Find every line in the records below that contains the word "scene", and copy each such line.
╭─ Source material
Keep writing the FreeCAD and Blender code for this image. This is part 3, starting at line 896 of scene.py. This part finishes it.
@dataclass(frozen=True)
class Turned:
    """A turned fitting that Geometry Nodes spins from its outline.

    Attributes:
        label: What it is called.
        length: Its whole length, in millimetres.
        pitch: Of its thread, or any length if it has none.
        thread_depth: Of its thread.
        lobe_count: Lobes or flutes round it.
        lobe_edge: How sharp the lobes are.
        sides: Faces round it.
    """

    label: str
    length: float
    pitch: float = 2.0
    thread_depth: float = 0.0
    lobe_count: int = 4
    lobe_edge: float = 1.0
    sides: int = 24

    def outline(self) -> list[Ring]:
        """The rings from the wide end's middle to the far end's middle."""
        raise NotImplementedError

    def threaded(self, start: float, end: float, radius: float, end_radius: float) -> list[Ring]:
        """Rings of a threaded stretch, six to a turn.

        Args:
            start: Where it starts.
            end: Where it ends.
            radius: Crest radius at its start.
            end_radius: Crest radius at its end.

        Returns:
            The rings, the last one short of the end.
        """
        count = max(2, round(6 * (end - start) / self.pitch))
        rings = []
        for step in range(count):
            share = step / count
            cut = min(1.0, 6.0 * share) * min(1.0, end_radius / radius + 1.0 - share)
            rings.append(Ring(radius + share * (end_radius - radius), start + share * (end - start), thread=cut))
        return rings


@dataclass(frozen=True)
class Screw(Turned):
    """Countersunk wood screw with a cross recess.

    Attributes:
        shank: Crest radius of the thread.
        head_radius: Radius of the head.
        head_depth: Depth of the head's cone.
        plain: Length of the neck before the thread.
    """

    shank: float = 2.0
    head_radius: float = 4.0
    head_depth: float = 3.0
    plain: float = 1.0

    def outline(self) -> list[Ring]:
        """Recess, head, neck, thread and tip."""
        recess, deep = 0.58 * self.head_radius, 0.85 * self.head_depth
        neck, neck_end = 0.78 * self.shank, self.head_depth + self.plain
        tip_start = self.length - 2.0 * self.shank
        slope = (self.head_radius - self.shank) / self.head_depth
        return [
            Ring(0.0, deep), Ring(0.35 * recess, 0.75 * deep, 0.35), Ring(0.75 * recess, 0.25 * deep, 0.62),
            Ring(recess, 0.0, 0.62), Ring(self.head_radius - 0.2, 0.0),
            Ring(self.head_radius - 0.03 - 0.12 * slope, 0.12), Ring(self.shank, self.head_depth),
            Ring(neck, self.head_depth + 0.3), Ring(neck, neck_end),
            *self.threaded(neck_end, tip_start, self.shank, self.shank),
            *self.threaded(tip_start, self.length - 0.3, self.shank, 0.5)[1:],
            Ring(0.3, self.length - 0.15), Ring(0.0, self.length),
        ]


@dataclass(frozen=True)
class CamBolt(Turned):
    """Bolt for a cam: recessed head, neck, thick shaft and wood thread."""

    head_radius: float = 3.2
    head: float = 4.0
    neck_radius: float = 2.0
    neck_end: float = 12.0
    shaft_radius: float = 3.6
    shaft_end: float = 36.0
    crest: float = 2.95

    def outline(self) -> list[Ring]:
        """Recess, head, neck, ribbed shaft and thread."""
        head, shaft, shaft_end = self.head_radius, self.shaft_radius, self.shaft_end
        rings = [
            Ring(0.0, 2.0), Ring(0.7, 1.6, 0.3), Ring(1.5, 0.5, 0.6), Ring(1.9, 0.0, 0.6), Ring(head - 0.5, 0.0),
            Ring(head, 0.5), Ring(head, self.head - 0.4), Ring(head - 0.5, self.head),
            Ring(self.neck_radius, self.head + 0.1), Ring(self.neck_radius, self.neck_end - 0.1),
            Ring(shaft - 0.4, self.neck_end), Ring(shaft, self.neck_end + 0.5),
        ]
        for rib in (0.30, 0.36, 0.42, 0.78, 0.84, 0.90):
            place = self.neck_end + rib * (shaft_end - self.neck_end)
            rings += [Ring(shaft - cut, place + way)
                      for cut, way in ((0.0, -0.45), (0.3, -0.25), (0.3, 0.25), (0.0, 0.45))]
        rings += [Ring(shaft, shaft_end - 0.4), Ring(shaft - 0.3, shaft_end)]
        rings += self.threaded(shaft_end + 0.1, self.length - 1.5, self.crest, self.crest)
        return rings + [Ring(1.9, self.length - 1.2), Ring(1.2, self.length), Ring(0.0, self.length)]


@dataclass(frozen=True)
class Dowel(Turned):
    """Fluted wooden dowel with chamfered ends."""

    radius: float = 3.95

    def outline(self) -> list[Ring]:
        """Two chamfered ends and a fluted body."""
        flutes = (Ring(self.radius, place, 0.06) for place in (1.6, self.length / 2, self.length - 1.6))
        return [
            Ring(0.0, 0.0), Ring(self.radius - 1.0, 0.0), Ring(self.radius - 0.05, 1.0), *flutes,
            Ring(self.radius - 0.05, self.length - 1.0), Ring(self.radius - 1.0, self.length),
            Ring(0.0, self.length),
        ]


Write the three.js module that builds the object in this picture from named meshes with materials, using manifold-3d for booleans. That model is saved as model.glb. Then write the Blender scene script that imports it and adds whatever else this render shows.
╰─
╭─ Source material
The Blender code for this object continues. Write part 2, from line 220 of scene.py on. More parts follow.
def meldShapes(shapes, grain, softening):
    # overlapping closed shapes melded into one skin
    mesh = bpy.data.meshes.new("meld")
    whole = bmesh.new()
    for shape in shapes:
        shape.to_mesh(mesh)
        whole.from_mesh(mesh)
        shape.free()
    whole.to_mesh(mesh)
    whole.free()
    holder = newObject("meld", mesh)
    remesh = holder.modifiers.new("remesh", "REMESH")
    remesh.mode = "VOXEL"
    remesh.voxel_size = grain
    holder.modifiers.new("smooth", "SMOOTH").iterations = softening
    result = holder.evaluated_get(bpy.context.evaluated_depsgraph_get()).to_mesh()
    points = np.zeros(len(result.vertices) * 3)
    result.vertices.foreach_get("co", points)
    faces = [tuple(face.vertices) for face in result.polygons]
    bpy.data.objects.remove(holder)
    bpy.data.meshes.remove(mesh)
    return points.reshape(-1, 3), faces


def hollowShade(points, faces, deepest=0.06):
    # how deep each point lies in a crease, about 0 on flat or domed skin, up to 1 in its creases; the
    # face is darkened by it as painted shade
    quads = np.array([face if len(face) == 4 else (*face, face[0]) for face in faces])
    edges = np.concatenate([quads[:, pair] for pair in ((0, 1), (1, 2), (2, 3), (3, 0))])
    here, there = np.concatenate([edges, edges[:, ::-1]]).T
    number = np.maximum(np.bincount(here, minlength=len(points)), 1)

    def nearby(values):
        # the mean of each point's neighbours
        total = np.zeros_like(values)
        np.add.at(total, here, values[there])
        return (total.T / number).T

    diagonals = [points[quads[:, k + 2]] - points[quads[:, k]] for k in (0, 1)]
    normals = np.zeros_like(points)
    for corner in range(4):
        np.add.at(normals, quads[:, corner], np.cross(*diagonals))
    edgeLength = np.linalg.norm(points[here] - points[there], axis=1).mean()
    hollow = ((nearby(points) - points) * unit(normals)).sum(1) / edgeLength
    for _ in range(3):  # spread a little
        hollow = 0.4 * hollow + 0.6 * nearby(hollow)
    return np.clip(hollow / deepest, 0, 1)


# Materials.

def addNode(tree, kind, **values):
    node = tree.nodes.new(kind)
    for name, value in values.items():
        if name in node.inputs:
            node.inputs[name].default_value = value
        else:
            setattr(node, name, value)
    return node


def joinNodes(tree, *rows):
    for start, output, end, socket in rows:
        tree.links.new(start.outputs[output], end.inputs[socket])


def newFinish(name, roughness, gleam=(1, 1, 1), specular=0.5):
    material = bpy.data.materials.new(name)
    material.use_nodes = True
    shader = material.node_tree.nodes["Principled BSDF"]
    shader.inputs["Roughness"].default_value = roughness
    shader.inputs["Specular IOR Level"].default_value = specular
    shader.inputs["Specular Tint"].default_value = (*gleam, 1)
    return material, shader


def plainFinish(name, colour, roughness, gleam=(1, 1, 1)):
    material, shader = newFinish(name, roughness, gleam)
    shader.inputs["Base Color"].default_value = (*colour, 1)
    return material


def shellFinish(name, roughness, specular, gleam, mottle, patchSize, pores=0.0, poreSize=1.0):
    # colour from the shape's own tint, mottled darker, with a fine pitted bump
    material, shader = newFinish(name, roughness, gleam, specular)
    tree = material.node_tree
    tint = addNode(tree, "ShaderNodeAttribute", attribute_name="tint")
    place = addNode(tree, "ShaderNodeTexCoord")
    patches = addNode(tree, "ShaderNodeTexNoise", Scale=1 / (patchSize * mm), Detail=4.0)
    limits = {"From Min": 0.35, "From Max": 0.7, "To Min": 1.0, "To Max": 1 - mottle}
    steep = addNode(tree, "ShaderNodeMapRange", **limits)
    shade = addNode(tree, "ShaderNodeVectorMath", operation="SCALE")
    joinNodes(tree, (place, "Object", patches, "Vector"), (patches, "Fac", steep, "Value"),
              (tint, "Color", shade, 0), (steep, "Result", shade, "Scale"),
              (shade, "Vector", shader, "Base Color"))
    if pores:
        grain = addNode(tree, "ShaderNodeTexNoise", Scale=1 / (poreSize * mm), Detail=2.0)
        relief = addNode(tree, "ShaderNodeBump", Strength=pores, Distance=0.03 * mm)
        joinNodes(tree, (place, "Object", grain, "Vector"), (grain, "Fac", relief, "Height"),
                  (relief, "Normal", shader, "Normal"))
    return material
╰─
╭─ Source material
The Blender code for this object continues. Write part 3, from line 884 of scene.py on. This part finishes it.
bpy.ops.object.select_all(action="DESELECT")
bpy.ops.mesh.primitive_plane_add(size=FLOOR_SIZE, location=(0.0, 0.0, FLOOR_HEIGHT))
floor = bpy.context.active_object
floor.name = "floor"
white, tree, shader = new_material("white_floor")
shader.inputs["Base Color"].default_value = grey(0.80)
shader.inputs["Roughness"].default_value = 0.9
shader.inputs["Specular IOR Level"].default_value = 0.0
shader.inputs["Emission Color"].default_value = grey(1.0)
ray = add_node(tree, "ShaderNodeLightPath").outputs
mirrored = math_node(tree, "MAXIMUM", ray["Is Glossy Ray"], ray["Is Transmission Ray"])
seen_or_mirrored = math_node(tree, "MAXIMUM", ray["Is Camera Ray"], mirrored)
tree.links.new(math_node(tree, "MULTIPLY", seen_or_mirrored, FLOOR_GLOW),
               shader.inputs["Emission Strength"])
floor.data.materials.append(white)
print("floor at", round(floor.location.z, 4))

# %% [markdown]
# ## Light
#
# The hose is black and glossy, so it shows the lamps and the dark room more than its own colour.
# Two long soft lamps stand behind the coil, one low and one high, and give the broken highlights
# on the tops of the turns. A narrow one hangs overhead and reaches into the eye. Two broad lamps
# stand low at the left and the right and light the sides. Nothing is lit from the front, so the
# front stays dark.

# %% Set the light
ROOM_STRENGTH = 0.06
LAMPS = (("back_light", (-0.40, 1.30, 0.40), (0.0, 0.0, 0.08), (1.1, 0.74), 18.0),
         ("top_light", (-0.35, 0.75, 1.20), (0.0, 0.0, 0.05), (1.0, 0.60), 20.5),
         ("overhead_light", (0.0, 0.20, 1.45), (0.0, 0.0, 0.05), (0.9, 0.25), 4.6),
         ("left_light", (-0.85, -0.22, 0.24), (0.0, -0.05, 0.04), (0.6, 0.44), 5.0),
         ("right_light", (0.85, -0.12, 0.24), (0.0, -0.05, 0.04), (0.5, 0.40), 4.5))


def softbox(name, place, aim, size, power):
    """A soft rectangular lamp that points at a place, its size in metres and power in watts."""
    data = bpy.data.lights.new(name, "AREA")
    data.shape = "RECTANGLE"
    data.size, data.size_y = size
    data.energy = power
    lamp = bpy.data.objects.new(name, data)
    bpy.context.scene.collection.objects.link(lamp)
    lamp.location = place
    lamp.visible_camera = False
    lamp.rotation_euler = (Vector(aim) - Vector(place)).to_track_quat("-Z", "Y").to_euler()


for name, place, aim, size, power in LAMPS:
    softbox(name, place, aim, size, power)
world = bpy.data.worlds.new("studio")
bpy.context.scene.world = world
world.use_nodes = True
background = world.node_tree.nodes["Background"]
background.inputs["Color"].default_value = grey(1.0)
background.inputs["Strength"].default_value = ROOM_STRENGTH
╰─
### Expected answer
Keep writing the FreeCAD and Blender code for this image. This is part 3, starting at line 896 of scene.py. This part finishes it.
Write the three.js module that builds the object in this picture from named meshes with materials, using manifold-3d for booleans. That model is saved as model.glb. Then write the Blender scene script that imports it and adds whatever else this render shows.
The Blender code for this object continues. Write part 2, from line 220 of scene.py on. More parts follow.
The Blender code for this object continues. Write part 3, from line 884 of scene.py on. This part finishes it.
    bpy.context.scene.collection.objects.link(lamp)
bpy.context.scene.world = world